Так росла моя мать в семье, где еврейские традиции затухали, уступая место русским и украинским. При большой своей способности к языкам (из нас, сыновей, эту способность унаследовал, к сожалению, один Костя) она одинаково свободно говорила по-еврейски, по-украински, по-русски, а так как окончила гимназию и бывала с родителями за границей, то — и, кажется, весьма порядочно — также по-французски и по-немецки.
Впрочем, если и забывались черты еврейского быта, то вполне почувствовать себя русским это семейство не могло. Время от времени оно получало весьма существенные напоминания о своем еврействе извне.
Общеизвестно, что до революции евреи могли жить не везде, а только там, где царское правительство предоставляло им милостиво «право жительства»[2]. Еврея, живущего без этого права, полиция попросту выдворяла.
Не поэтому ли бабушка Анна Григорьевна так боялась городовых?
Однажды она рассказала мне грустно-смешную историю, как приехала погостить к маме в Москву и, выйдя погулять с Костей, купила ему его любимые маленькие булочки — «жулики». И тут случился грех: бабушка увидела городового, от замешательства споткнулась, упала, да так, что «жулики» рассыпались на тротуар. Женщина она была бодрая, сразу поднялась. Но каков же был ее страх, чтобы не сказать — ужас, когда городовой решительно направился к ней!
— Я просто окоченела, — рассказывала бабушка, — и не могу ни шагу ступить, ни Костю за руку взять. А городовой нагнулся, собрал «жулики» обратно в пакет, подает мне, да еще под козырек сделал. «Не ушиблись ли, барыня?» — спрашивает. Уж то-то мы потом с Надей смеялись!
В самом деле, могли знать городовой, что прилично одетая «барыня» — в Москве без права жительства? И вообще, что никакая она не барыня, а жидовка?
Много позднее в нашей коммунальной квартире соседки напоминали маме: надо бы бабушке отдельно постного приготовить — великий пост на дворе. Такая у Анны Григорьевны была чисто русская внешность.
Не по той же ли причине и дедушка Александр Евсеевич, который, разумеется, городовых не боялся, на старости лет стал председателем Челябинского отделения Общества землеустройства евреев-трудящихся — ОЗЕТ?[3] Может быть, ему особенно горько было вспоминать о прошлом бесправии?
И вот, последние свои дни бабушка провела снова в смертельном страхе. Я, кажется, уже говорил, что она интересовалась политикой и всегда слушала радио. Можно понять, что во время войны она наслушалась о зверствах фашистов, об их издевательствах над евреями.
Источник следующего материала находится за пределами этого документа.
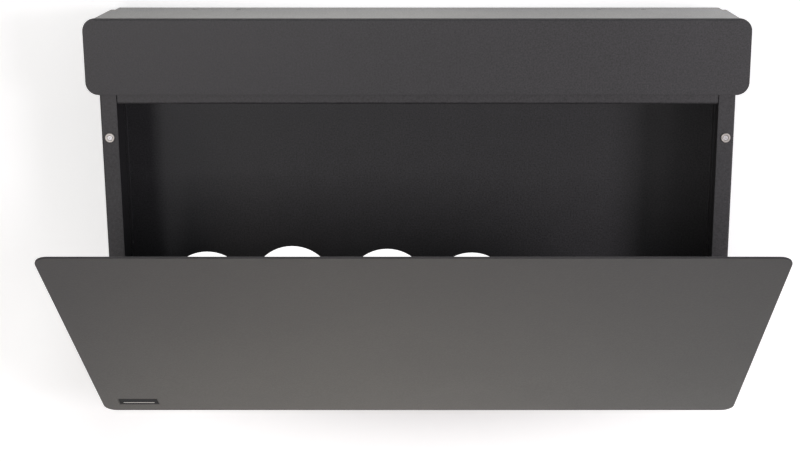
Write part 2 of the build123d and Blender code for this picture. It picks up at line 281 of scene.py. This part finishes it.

Война кончалась, когда бабушке было уже девяносто. И вскоре после Нюрнбергского процесса у нее начались галлюцинации. То ей слышалось, что маленький правнук Гриша сказал ей: «Жидовка». Они уже научили его этому! То, что по радио сообщили о выселении всех евреев из Москвы. То казалось, что на улице бушуют разнузданные черносотенцы.
— Что-то Надя долго не возвращается, — тревожилась бабушка. — Уж не убили ли они ее на улице?
Или мы заставали бабушку за спешной укладкой самых необходимых вещей.
— Как же. Ведь нас всех выселяют!
Это было всего за несколько лет до пресловутого «дела врачей», до которого бабушка (хочется сказать — «к своему счастью») не дожила.